◆ **What to do**: Filter for the word "object" and keep each matching line.

◆ **Working data**:

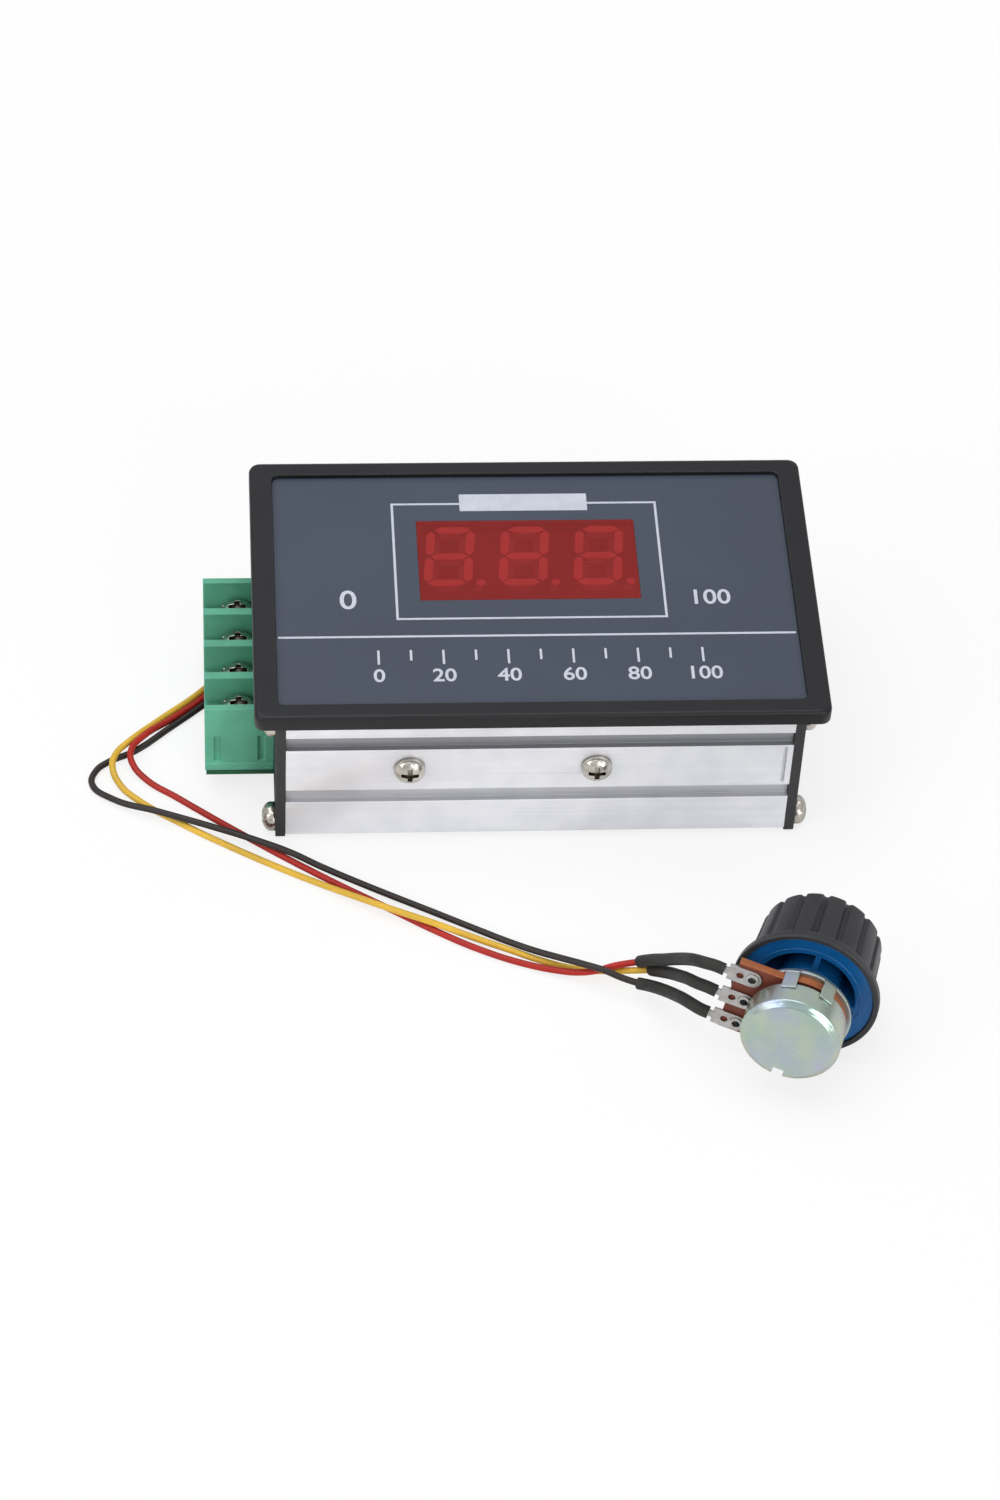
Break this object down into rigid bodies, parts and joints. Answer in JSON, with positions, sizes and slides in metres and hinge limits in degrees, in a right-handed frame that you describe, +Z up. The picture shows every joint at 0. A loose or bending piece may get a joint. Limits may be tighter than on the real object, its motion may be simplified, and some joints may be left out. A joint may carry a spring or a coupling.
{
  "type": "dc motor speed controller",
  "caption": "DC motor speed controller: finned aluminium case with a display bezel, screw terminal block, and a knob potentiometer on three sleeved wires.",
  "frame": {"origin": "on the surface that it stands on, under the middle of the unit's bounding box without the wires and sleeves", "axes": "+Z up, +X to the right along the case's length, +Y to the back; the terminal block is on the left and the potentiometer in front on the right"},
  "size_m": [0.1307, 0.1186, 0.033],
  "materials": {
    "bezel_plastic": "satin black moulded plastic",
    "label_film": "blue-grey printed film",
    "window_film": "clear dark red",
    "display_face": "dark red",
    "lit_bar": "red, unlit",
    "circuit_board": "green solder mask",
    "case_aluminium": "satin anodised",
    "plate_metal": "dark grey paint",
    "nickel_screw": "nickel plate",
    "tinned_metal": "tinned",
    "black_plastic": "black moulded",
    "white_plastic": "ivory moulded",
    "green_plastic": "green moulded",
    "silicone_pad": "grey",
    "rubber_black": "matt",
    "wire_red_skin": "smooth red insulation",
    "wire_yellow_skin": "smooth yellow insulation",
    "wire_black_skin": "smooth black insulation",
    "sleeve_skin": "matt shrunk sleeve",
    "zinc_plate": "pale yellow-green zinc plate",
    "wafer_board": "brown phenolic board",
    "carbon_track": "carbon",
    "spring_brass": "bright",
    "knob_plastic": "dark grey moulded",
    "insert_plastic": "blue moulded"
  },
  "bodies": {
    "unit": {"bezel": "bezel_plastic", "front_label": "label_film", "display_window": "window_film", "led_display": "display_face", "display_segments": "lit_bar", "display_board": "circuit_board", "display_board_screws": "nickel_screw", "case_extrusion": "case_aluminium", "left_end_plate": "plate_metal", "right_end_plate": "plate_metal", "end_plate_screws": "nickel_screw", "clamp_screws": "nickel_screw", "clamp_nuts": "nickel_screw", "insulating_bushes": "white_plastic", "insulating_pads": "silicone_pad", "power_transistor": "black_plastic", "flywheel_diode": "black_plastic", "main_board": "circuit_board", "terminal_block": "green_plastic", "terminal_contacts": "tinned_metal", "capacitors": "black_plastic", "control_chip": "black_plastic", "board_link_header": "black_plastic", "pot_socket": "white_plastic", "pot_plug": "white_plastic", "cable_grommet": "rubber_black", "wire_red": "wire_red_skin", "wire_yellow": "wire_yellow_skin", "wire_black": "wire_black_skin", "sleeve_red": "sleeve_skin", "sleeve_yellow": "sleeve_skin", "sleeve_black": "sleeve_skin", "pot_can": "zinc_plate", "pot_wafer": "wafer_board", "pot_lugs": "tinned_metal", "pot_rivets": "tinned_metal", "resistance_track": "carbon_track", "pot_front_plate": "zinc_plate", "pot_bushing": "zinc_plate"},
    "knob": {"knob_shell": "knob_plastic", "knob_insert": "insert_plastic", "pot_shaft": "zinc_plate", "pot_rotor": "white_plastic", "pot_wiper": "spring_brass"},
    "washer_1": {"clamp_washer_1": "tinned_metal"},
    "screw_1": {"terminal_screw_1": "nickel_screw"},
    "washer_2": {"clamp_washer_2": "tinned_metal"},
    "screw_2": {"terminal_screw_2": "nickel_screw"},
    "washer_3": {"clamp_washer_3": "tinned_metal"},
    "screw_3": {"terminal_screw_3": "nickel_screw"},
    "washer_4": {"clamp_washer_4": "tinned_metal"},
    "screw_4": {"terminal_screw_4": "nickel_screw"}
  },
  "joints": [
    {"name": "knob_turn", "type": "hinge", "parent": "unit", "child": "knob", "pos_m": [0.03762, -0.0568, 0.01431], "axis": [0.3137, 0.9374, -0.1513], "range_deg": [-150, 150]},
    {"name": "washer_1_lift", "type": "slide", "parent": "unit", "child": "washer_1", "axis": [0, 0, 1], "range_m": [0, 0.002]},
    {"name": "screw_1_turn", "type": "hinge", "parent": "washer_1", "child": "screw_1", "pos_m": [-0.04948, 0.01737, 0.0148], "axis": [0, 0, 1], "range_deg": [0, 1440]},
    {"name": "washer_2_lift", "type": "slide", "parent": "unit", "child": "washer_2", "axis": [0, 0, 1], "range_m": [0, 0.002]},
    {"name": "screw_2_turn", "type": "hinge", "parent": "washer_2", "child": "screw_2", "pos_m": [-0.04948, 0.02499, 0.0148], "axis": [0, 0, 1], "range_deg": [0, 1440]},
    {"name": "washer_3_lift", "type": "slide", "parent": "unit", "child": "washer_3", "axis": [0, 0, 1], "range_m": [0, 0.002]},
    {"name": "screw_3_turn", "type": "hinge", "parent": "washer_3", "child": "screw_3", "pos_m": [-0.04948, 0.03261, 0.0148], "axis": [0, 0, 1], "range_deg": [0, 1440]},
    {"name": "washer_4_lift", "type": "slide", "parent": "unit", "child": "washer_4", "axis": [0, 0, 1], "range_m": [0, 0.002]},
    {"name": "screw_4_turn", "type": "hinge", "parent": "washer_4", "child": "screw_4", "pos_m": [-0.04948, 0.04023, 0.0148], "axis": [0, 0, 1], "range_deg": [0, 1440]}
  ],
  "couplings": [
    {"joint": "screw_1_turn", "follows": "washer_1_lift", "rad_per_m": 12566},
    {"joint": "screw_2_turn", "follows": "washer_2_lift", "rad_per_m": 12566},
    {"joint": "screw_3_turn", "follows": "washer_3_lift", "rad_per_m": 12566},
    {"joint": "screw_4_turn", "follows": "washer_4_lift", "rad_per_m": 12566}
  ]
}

==

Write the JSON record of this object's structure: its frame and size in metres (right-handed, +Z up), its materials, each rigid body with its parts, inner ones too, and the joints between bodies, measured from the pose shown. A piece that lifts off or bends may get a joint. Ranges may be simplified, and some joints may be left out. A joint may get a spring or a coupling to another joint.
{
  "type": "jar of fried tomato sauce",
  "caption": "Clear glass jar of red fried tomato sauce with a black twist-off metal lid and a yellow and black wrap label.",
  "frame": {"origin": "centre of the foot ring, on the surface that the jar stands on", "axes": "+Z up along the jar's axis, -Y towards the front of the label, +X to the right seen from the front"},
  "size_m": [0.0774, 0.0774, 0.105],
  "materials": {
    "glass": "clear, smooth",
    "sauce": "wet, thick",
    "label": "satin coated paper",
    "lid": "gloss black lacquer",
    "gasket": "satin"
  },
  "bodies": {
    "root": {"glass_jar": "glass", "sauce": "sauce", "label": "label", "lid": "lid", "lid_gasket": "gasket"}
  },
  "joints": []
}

◆ **Written solution**:
Break this object down into rigid bodies, parts and joints. Answer in JSON, with positions, sizes and slides in metres and hinge limits in degrees, in a right-handed frame that you describe, +Z up. The picture shows every joint at 0. A loose or bending piece may get a joint. Limits may be tighter than on the real object, its motion may be simplified, and some joints may be left out. A joint may carry a spring or a coupling.
Write the JSON record of this object's structure: its frame and size in metres (right-handed, +Z up), its materials, each rigid body with its parts, inner ones too, and the joints between bodies, measured from the pose shown. A piece that lifts off or bends may get a joint. Ranges may be simplified, and some joints may be left out. A joint may get a spring or a coupling to another joint.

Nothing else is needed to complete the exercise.